* [Directions]:
Everything from the first line down to the line containing "BASE_RADIUS = 34.3" should be reproduced exactly; please include nothing else.

* [Given data]:

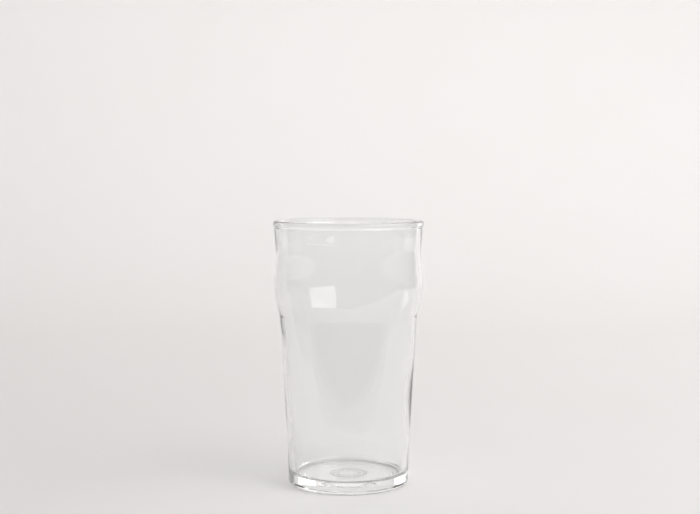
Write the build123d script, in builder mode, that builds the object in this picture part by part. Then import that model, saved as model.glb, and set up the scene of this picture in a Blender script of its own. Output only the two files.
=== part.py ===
from build123d import *

import os

# Mixing glass of the nonic pint kind: one piece of clear pressed and toughened glass.
# Millimetres, +Z up, origin at the centre of the ring that the glass stands on.

# Overall size
HEIGHT = 150.0
MOUTH_RADIUS = 42.0
BASE_RADIUS = 34.3

# Outside of the upper wall: depths below the lip, and steps from the radius at the mouth
BAND_DEPTH = 5.0
NECK_DEPTH = 19.0
NECK_STEP_IN = 0.9
BULGE_DEPTH = 36.5
BULGE_STEP_OUT = 0.4
SHOULDER_DEPTH = 54.0
SHOULDER_STEP_IN = 3.0
FLARE_ANGLE = 12.0

# Outside of the foot: nearly upright up to where the long taper starts
TAPER_START = 18.0
TAPER_STEP_OUT = 0.3

# Rounded bead round the lip
BEAD_PROUD = 0.7
BEAD_DEPTH = 2.6
BEAD_UNDERCUT = 0.8
LIP_FLAT = 0.3

# Glass thickness, measured level: at the floor, where the taper starts, at the shoulder, above it, at the lip
FLOOR_THICKNESS = 6.2
FOOT_WALL = 3.4
TAPER_WALL = 3.3
SHOULDER_WALL = 2.3
UPPER_WALL = 2.2
BAND_WALL = 2.6

# Foot: a flat ring to stand on, round a shallow recess
BEARING_WIDTH = 6.2
RECESS_DEPTH = 1.0
RECESS_SLOPE = 1.0

# Rounded corners
HEEL_ROUND = 2.2
RECESS_ROUND = 0.3
FLOOR_CORNER_ROUND = 2.5
TAPER_ROUND = 60.0
SHOULDER_ROUND = 8.0

# Raised mould mark in the recess: a ring round a circle of pips
MARK_RELIEF = 0.5
MARK_ROOT = 0.3
MARK_RING_RADIUS = 10.5
MARK_RING_WIDTH = 1.6
PIP_COUNT = 12
PIP_RADIUS = 1.0
PIP_CIRCLE_RADIUS = 6.8

# Places that follow from the sizes above
taper_radius = BASE_RADIUS + TAPER_STEP_OUT
shoulder_radius = MOUTH_RADIUS - SHOULDER_STEP_IN
bulge_radius = MOUTH_RADIUS + BULGE_STEP_OUT
neck_radius = MOUTH_RADIUS - NECK_STEP_IN
lip_radius = MOUTH_RADIUS + BEAD_PROUD
shoulder_height = HEIGHT - SHOULDER_DEPTH
bulge_height = HEIGHT - BULGE_DEPTH
neck_height = HEIGHT - NECK_DEPTH
band_height = HEIGHT - BAND_DEPTH
bead_bottom = HEIGHT - BEAD_DEPTH
bead_root = bead_bottom - BEAD_UNDERCUT
bearing_inner = BASE_RADIUS - HEEL_ROUND - BEARING_WIDTH
recess_radius = bearing_inner - RECESS_SLOPE
cavity_foot_radius = BASE_RADIUS - FOOT_WALL
cavity_mouth_radius = MOUTH_RADIUS - BAND_WALL
lip_round = (lip_radius - cavity_mouth_radius - LIP_FLAT) / 2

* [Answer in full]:
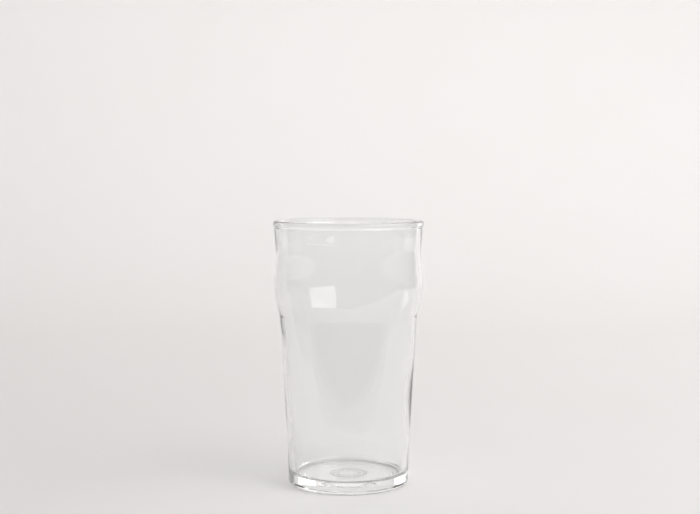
Write the build123d script, in builder mode, that builds the object in this picture part by part. Then import that model, saved as model.glb, and set up the scene of this picture in a Blender script of its own. Output only the two files.
=== part.py ===
from build123d import *

import os

# Mixing glass of the nonic pint kind: one piece of clear pressed and toughened glass.
# Millimetres, +Z up, origin at the centre of the ring that the glass stands on.

# Overall size
HEIGHT = 150.0
MOUTH_RADIUS = 42.0
BASE_RADIUS = 34.3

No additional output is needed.